On Friday night more than 300 residents from Enfield, Barnet and Haringey attended the public meeting at Broomfield School, arranged by David Burrowes MP and attended by Pinkham Way Alliance, Theresa Villiers MP, local councillors and concerned residents.

It was not a large group of people complaining about some small local set of issues, but rather a room full of educated and engaged people who turned up on a cold and very wet evening and who could see clearly the very real future impact of building Britain’s largest new waste management site at Pinkham Way, plumb in the middle of a residential area.

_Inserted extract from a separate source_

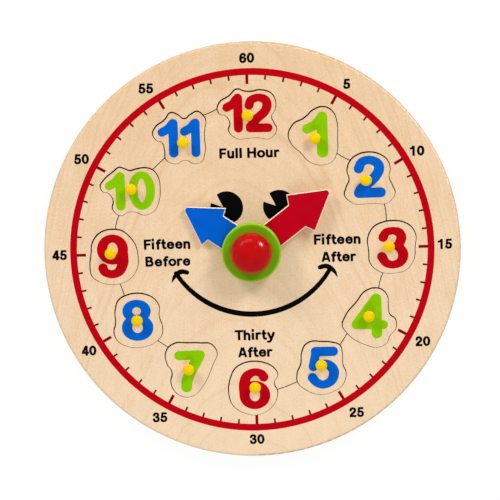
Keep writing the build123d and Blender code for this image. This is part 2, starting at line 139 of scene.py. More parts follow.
# Printed face: two eyes with a bite out of each, and a smile between two cheeks, whose points are x, y and
# the stroke's width there
EYE_CENTRES = ((-17.2, 31.6), (20.7, 31.6))
EYE_RADIUS = 11.8
EYE_BITE_APEX = (-2.6, 0.5)
EYE_BITE_ANGLES = (126.0, 162.0)
SMILE_CENTRE = (0.2, 19.1)
SMILE_RADIUS = 65.0
SMILE_ANGLES = (211.5, 328.5)
SMILE_WIDTHS = (3.1, 3.9)
CHEEKS = (
    [(-58.4, -21.5, 0.5), (-56.4, -17.5, 2.6), (-53.2, -14.5, 3.6), (-50.2, -13.8, 3.4),
     (-47.2, -14.5, 3.2)],
    [(61.0, -20.3, 0.5), (58.7, -16.1, 2.6), (55.0, -13.1, 3.6), (51.8, -12.4, 3.4),
     (48.6, -13.2, 3.2)],
)

# Where the middle of each numeral lies from the middle of its peg
NUMERAL_FROM_PEG = {
    1: (-0.7, 0.4), 2: (0.6, -0.9), 3: (-0.3, -0.9), 4: (0.4, 1.0), 5: (0.6, 0.1), 6: (0.5, -0.3),
    7: (-0.4, 0.5), 8: (0.2, -0.6), 9: (0.7, -1.1), 10: (0.9, 1.8), 11: (0.7, 0.6), 12: (0.3, 0.4),
}
NUMERAL_COLOURS = ("red", "green", "blue")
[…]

However, we are fighting the plans with one arm tied behind our back. Enfield’s Labour council has already signed off for the plan. Councillor Chris Bond, as cabinet member for environment, put pen to paper in May 2011.

However, Councillor Achilleas Georgiou, the deputy leader of the council spoke at the public meeting about having “deep concerns over that plan’ — but he spoke to the audience in soft tones and never said he was against the plans outright.

Bowes Ward on the A406 will be directly affected by the Pinkham Way site. This is Cllr Georgiou’s own ward, which is is currently suffering during the improvement phase of the A406.

Ultimately the residents will see improvements, but this will be short-lived if the waste site goes ahead.

The ward councillors include the confused-over-policy Cllr Achilleas Geogiou, Councillor Yasemin Brett and Councillor Alan Sitkin.

On March 29 Cllr Alan Sitkin spoke at the area forum in favour for the development of Pinkham Way and even suggested that electric HGV vehicles be developed to transport waste to the this site. Cllr Alan Sitkin was unable to attend and face his residents last night who may ask him to explain this?

Maybe his absence can be explained because he was at home designing this new HGV technology rather that facing his residents who will have to cope with the noise, traffic and pollution? At the end of the meeting Enfield Labour councillors disappeared like magic, in a puff of pollution smoke.

If the Pinkham Way site goes ahead, residents and passing motorists will be able to sit on the A406, admiring the road improvements, choking on the smog while looking at one of the many hundreds of additional daily HGV vehicles that will be gridlocked on their way to the waste site.

The will and need to recycle more was clear to everyone present, and the general feeling was that the North London Waste Authority made up from the seven local boroughs should be working together rather than spending £100 million on this bad idea develop more recycling facilities.

Besides the many possible legal flaws in the proposals is the fact that within a stone’s throw of the site is the South Green, Ladderswood Estate. This is being redeveloped to provide 400 new family homes. The current work on improvements to the A406 and New Southgate area will mean that some of the most neglected parts of the constituency can look forward to being the most regenerated.

However the plans to build Britain’s biggest waste management site at Pinkham Way threatens this outlook.

The scale of the Pinkham Way waste facility will take us in the wrong direction at the wrong time.

Residents and Londoners have fought too long for the improvements to the North Circular Road and New Southgate only to see the area dumped upon.

Residents can fight the plans by supporting the ‘No to Pinkham’, campaign and not just alternative sites should be sought by NLWA, but alternative ideas should be developed to tackle the waste. More recycling points, home composting kits, etc.

The Labour administration is duplicitous and if this site is dumped locally, it is all local residents who will suffer this bad planning.